I don't have a problem riding backward, but prefer forward. MrsFSS, on the other hand won't even consider riding backward as she becomes very ill, very quickly.


----------



## the_traveler (Dec 31, 2008)

Normally, I prefer forward facing seats, but in a roomette or even in a bedroom if there's 2, you don't really have a choice. Someone has to sit backwards by the window. And depending on your seat in the diner or even the lounge car, you may be sitting backwards too.


----------



## WhoozOn1st (Dec 31, 2008)

Alice said:


> I prefer facing forward because if I catch something interesting out the window, I have longer to digest it and maybe take a picture.

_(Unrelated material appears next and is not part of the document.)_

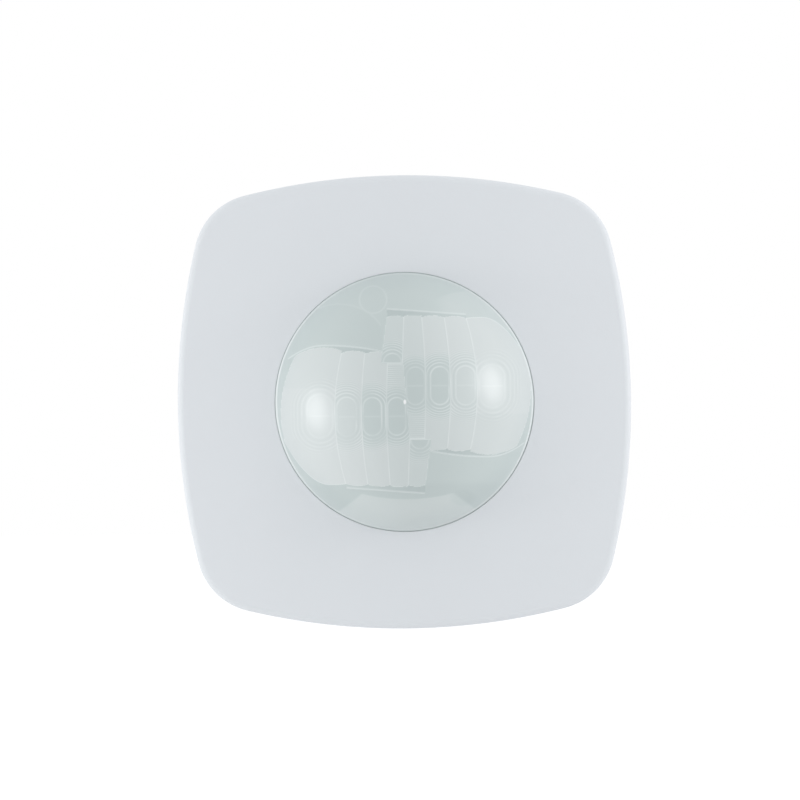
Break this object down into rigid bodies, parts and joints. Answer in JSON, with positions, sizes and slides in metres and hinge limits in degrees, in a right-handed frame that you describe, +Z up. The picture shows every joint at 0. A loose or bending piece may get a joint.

On the photo front I like sitting facing forward to get an early view of something, as you say, Alice, but often a picture works better if taken facing backward, so I'll turn around and crouch/kneel on the seat to catch one. Focus seems to be less of an issue if the subject is receding rather than approaching. Maybe a kind of visual Doppler effect.

And otherwise, even in a rear-facing seat I'll crane around to look forward sometimes if I sense a good shot might soon present itself. Ever on the alert for a good shot!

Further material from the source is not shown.